■ What is expected ■
Restrict the output to the lines below starting at the one that contains "with BuildSketch(outer_plane) as" and ending at the one that contains "if empty is", and restate them word for word, both ends included.

■ Source records ■
---+---

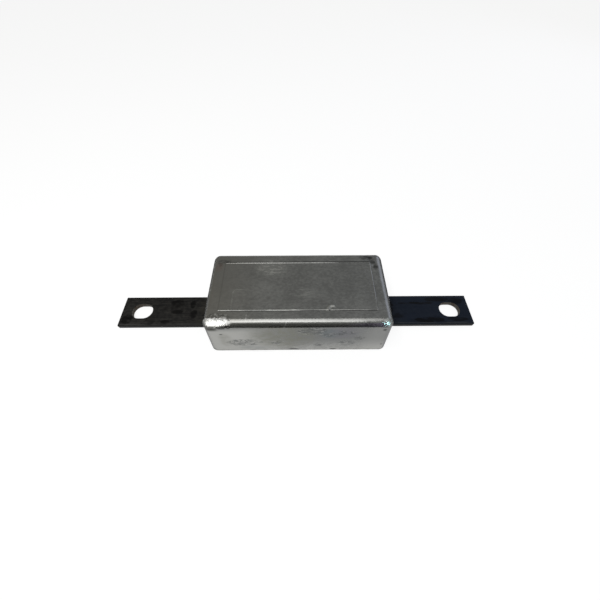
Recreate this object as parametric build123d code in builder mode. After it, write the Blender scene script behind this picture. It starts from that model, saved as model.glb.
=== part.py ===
from build123d import *
import os

# Hull anode: a zinc block cast round one flat steel mounting strap. The strap lies along the
# back of the block, level with its back face, and its two bare ends carry the slots for the
# hull studs. Millimetres. +X runs along the strap and +Z points away from the hull. The
# origin is on the back face, half way between the two slots.

# Zinc block, cast in an open mould and measured at the back face
block_length = 200.0
block_width = 100.0
block_height = 58.0
block_shift = 2.3  # along X, from the middle of the strap to the middle of the block
draft_angle = 3.0  # degrees on all four sides, so that the block leaves the mould
mould_radius = 8.0  # hollow of the mould, down its corners and round its floor
pour_radius = 1.0  # soft edge where the metal met the open rim of the mould

# Fine fin on the outer face, let in by the joint round the plate in the mould's floor
fin_length = 162.0  # between the middles of the fin's two short runs
fin_breadth = 62.0  # between the middles of its two long runs
fin_shift = 0.9  # along Y, from the middle of the block
fin_base = 1.2
fin_height = 0.4
fin_lean = 35.0  # degrees that each flank leans in from upright

# Strap, cut from rolled flat bar
strap_length = 425.0
strap_width = 40.0
strap_thickness = 6.0
strap_arris = 0.5  # rolled edge of the bar

# Slots punched near the two ends of the strap
slot_length = 25.0
slot_width = 20.0
slot_inset = 24.0  # from the end of the strap to the middle of its slot

slot_spacing = strap_length - 2 * slot_inset
back_plane = Plane(origin=(block_shift, 0, 0))
outer_plane = back_plane.offset(block_height)

# Section of the flat bar, shared by the strap and by its bed in the block
with BuildSketch(Plane.YZ) as bar_section:
    with Locations((0, strap_thickness / 2)):
        Rectangle(strap_width, strap_thickness)
    chamfer(bar_section.vertices(), strap_arris)

# Mounting strap: a length of the bar with a slot punched near each end
with BuildPart() as mounting_strap:
    extrude(bar_section.sketch, amount=strap_length / 2, both=True)
    with BuildSketch() as slots:
        with GridLocations(slot_spacing, 0, 2, 1):
            SlotOverall(slot_length, slot_width)
    extrude(amount=strap_thickness, mode=Mode.SUBTRACT)
mounting_strap.part.label = "mounting_strap"

# Anode block: the drafted casting, its soft edges, the fin and the bed that grips the strap
with BuildPart() as anode_block:
    with BuildSketch(back_plane) as footprint:
        Rectangle(block_length, block_width)
    extrude(amount=block_height, taper=draft_angle)
    moulded_edges = anode_block.edges() - anode_block.faces().sort_by(Axis.Z)[0].edges()
    fillet(moulded_edges, mould_radius)
    fillet(anode_block.faces().sort_by(Axis.Z)[0].edges(), pour_radius)

    with BuildSketch(outer_plane) as fin_outline:
        with Locations((0, fin_shift)):
            Rectangle(fin_length + fin_base, fin_breadth + fin_base)
            Rectangle(fin_length - fin_base, fin_breadth - fin_base, mode=Mode.SUBTRACT)
    extrude(amount=fin_height, taper=fin_lean)

    extrude(bar_section.sketch, amount=strap_length / 2, both=True, mode=Mode.SUBTRACT)
anode_block.part.label = "anode_block"

os.makedirs("parts", exist_ok=True)
for piece in (anode_block, mounting_strap):
    export_step(piece.part, f"parts/{piece.part.label}.step")
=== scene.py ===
import math

import bmesh
import bpy
from mathutils import Matrix, Vector, noise


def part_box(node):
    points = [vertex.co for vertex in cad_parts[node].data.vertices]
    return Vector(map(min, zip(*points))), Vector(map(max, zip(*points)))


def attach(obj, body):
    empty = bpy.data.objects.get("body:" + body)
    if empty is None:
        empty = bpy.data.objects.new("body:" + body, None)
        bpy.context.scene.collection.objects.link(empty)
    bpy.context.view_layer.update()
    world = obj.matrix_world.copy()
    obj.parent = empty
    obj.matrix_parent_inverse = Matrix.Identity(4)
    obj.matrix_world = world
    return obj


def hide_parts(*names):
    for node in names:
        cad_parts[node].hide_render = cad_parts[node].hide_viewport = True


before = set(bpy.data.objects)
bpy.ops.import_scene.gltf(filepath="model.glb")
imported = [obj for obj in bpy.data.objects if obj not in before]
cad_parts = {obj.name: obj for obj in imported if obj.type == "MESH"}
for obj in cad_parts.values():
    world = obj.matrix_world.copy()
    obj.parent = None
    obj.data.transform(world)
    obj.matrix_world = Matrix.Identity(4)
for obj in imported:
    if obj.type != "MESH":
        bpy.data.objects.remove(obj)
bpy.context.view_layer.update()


# ---------------------------------------------------------------- mounting strap
# One length of hot-rolled flat bar, black with mill scale. It is sheared to length, so its
# two ends and the walls of its punched slots show cut steel. The zinc is cast round it.

mm = 0.001
strap_low, strap_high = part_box("mounting_strap")
strap_length = (strap_high.x - strap_low.x) / mm
strap_width = (strap_high.y - strap_low.y) / mm
strap_thickness = (strap_high.z - strap_low.z) / mm
slot_length = 25.0
slot_width = 20.0
slot_inset = 24.0  # from the end of the strap to the middle of its slot
slot_centre = strap_length / 2 - slot_inset  # both ways from the middle of the strap
bar_arris = 0.55  # rolled edges along the bar
shear_roll = 0.35  # edge that the shear and the punch drew down
arc_steps = 28  # along each half-round end of a slot
bar_step = 8.5  # along the bar's edges
cut_margin = 0.6  # how far the bare steel reaches in from the sheared ends
arris_sheen_line = 18.3  # from the strap's middle to the painted highlight along its near edge

scale_black = (0.0090, 0.0090, 0.0092, 1)
scale_grey = (0.040, 0.0375, 0.0340, 1)
cool_light_blue = (0.0075, 0.0130, 0.0255, 1)  # painted cool light on the strap's right end
scale_olive = (0.050, 0.048, 0.032, 1)
arris_sheen_grey = (0.085, 0.085, 0.083, 1)
grease_brown = (0.0016, 0.0015, 0.0014, 1)
cut_steel = (0.105, 0.10, 0.09, 1)
rust_brown = (0.07, 0.05, 0.035, 1)

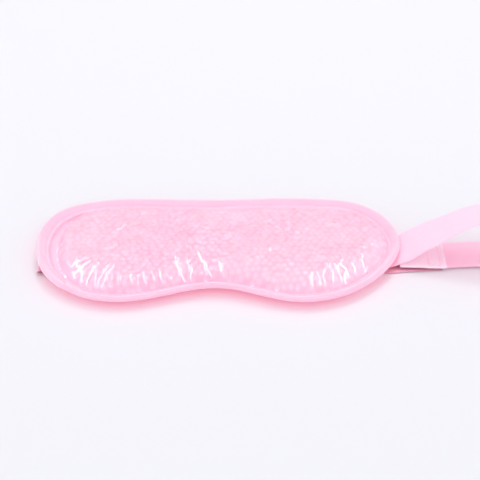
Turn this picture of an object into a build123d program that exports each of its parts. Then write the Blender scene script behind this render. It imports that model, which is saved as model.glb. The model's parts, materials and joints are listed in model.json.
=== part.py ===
from build123d import *
import os

# Gel-bead eye pillow with a hook-and-loop head strap, lying gel side up on its closed strap.
#
# Millimetres. The origin is the middle of the mask on the surface it rests on.
# +X runs along the mask to the end where the elastic strap leaves, +Y to the forehead edge,
# and +Z out of the gel face. The pack, panel and straps are soft, so each is a plain closed
# solid of the right size and place at rest.

# ---- Driving dimensions ------------------------------------------------------------------

# Outer edge of the mask, anticlockwise from the strap end. It is not quite symmetric: the
# left end is squarer than the right one, as a hand-sewn soft edge comes out.
OUTLINE = [
    (99.4, 5.0),  # strap end
    (95.0, 23.0),
    (81.0, 38.0),
    (58.0, 43.8),  # right brow
    (5.0, 42.8),  # middle of the forehead edge
    (-48.0, 43.6),  # left brow
    (-76.0, 39.6),
    (-95.0, 27.5),
    (-99.8, 8.0),  # far end
    (-95.5, -17.0),
    (-78.0, -36.6),
    (-50.0, -44.0),  # left cheek
    (-22.0, -37.0),
    (2.0, -33.3),  # nose notch
    (24.0, -39.8),
    (47.0, -44.0),  # right cheek
    (72.0, -35.8),
    (90.0, -18.5),
]
MASK_HALF_LENGTH = 100.0
OUTLINE_STATIONS = 28  # places round the edge where an inset outline is set off from it

# Stack at the rim, from the weld plane of the two films outwards
WELD_Z = 9.2
FILM = 0.3
PLUSH = 1.5  # plush squeezed flat inside the binding
BINDING = 0.8  # one leg of the folded binding
BINDING_FOLD = 0.9  # binding outside the edge of the layers it wraps
BINDING_WIDTH = 8.8
STITCH_FROM_LIP = 2.5
THREAD = 0.3

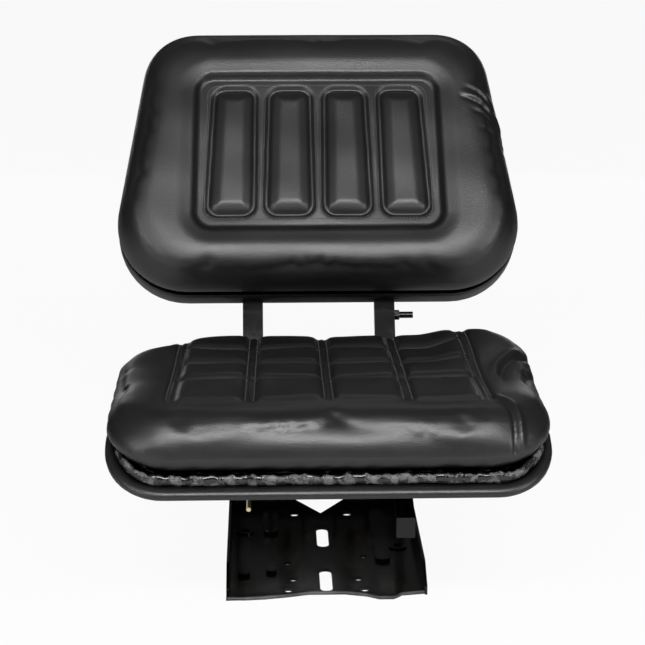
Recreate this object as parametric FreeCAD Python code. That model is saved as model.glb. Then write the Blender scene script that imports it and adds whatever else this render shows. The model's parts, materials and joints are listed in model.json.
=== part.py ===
import FreeCAD, Part
import math
import os

os.makedirs("parts", exist_ok=True)
V = FreeCAD.Vector
X_AXIS = V(1, 0, 0)

# Base plate
BASE_W = 225.0
BASE_Y0 = -175.0
BASE_Y1 = 160.0
SHEET = 3.0
FLANGE_H = 28.0
SLOT_L = 64.0
SLOT_W = 14.0
SLOT_Y = (4.0, -130.0)

# Suspension: lower pivot, housing lean and arm length
PIVOT_Y = 172.0
PIVOT_Z = 30.0
HOUSING_DEG = 48.0
PIVOT_GAP = 70.0
ARM_L = 120.0
ARM_DEG = 145.0
CRANK_R = 38.0
CRANK_DEG = 120.5
SPRING_X = 41.0
BOLT_R = 8.0
WASHER_T = 2.5
ARM_PIN_R = 6.0
PIN_R = 5.0
RUN = 0.05

# Stack across the width, from the base flange inward
CHEEK_X = BASE_W / 2.0 - SHEET
BUSH_T = 2.4
ARM_T = 4.0
ARM_X = CHEEK_X - SHEET - BUSH_T - 2.0 * RUN
ARM_IN = ARM_X - ARM_T
FRAME_X = ARM_IN - 2.0
PLATE_X = FRAME_X - 4.0
RAIL_X = PLATE_X - 19.0
LUG_T = 4.0
LUG_X = (18.0, 59.5)

# Housing, in its own leaning frame
COVER_S0 = -8.0
COVER_S1 = 160.0
COVER_N = -24.0
COVER_T = 2.5
ANCHOR_S = 146.0
ANCHOR_R = 6.0
PLUG_S = 78.0
WIRE_R = 2.1

# Seat frame and rails
FRAME_Z = 140.0
RAIL_Z = FRAME_Z + SHEET
RAIL_H = 19.0
CARRIAGE_Z = RAIL_Z + RAIL_H
LEVER_Y = -60.0
LEVER_Z = FRAME_Z - 12.0
LEVER_R = 4.0

# Pans and cushions
PAN_Z = CARRIAGE_Z + SHEET
PAN_BOLTS = ((-30.0, -172.0), (-30.0, 50.0), (30.0, -172.0), (30.0, 50.0))
BOLT_M8 = 4.0
PAN_HALF = 235.0
PAN_FRONT = -296.0
PAN_REAR = 67.0
PAN_LIP = 24.0
PAN_RIBS = (-215.0, -95.0, -30.0)
BACK_DEG = 33.0
BACK_Y = 165.0
BACK_Z = PAN_Z + 92.0
BACK_H = 337.0
BACK_LOW = 262.0
BACK_HIGH = 208.0
BACK_FRONT = 18.0
BACK_REAR = 14.0
BACK_THICK = 81.0
BORDER = 27.0
PANEL_LOW = 149.5
PANEL_HIGH = 147.0
PAN_SHEET = 2.0
UPRIGHT_X = PLATE_X - 12.0
UPRIGHT_W = 25.0
UPRIGHT_T = 14.0
UPRIGHT_Y = 128.0


def box(x0, x1, y0, y1, z0, z1):
    return Part.makeBox(x1 - x0, y1 - y0, z1 - z0, V(x0, y0, z0))


def rod_x(y, z, r, x0, x1):
    return Part.makeCylinder(r, x1 - x0, V(x0, y, z), X_AXIS)


def rod_y(x, z, r, y0, y1):
    return Part.makeCylinder(r, y1 - y0, V(x, y0, z), V(0, 1, 0))


def rod_z(x, y, r, z0, z1):
    return Part.makeCylinder(r, z1 - z0, V(x, y, z0), V(0, 0, 1))


def ngon(sides, r):
    out = r / math.cos(math.pi / sides)
    turn = 2.0 * math.pi / sides
    return [(out * math.cos(turn * i), out * math.sin(turn * i)) for i in range(sides)]


def ngon_x(y, z, r, x0, x1, sides=12):
    return side_prism([(y + p, z + q) for p, q in ngon(sides, r)], x0, x1)


def hex_x(y, z, across, x0, x1):
    return ngon_x(y, z, across / 2.0, x0, x1, 6)


def hex_z(x, y, across, z0, z1):
    return flat_prism([(x + p, y + q) for p, q in ngon(6, across / 2.0)], z0, z1)


def mirror_x(shape):
    return shape.mirror(V(0, 0, 0), X_AXIS)


def both_sides(shape):
    return Part.makeCompound([shape, mirror_x(shape)])


def fuse(shapes):
    return shapes[0].fuse(shapes[1:]).removeSplitter()


def corner(a, b, c, r):
    u = (a - b).normalize()
    w = (c - b).normalize()
    half = u.getAngle(w) / 2.0
    t = r / math.tan(half)
    mid = (u + w).normalize()
    centre = b + mid * (r / math.sin(half))
    return b + u * t, centre - mid * r, b + w * t


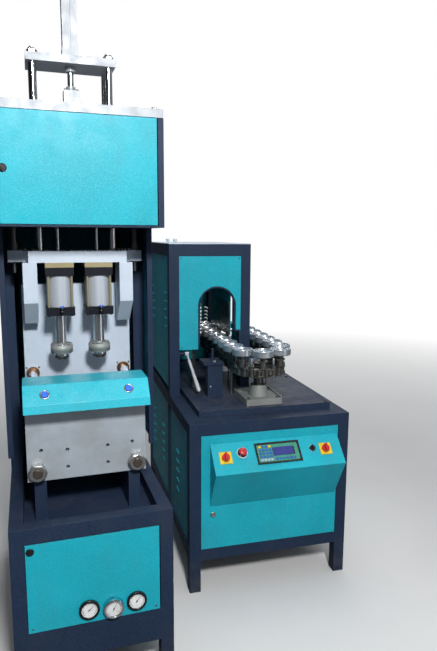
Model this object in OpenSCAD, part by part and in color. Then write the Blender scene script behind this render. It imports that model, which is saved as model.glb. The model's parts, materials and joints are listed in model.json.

---+---

■ Result ■
    with BuildSketch(outer_plane) as fin_outline:
        with Locations((0, fin_shift)):
            Rectangle(fin_length + fin_base, fin_breadth + fin_base)
            Rectangle(fin_length - fin_base, fin_breadth - fin_base, mode=Mode.SUBTRACT)
    extrude(amount=fin_height, taper=fin_lean)

    extrude(bar_section.sketch, amount=strap_length / 2, both=True, mode=Mode.SUBTRACT)
anode_block.part.label = "anode_block"

os.makedirs("parts", exist_ok=True)
for piece in (anode_block, mounting_strap):
    export_step(piece.part, f"parts/{piece.part.label}.step")
=== scene.py ===
import math

import bmesh
import bpy
from mathutils import Matrix, Vector, noise


def part_box(node):
    points = [vertex.co for vertex in cad_parts[node].data.vertices]
    return Vector(map(min, zip(*points))), Vector(map(max, zip(*points)))


def attach(obj, body):
    empty = bpy.data.objects.get("body:" + body)
    if empty is None:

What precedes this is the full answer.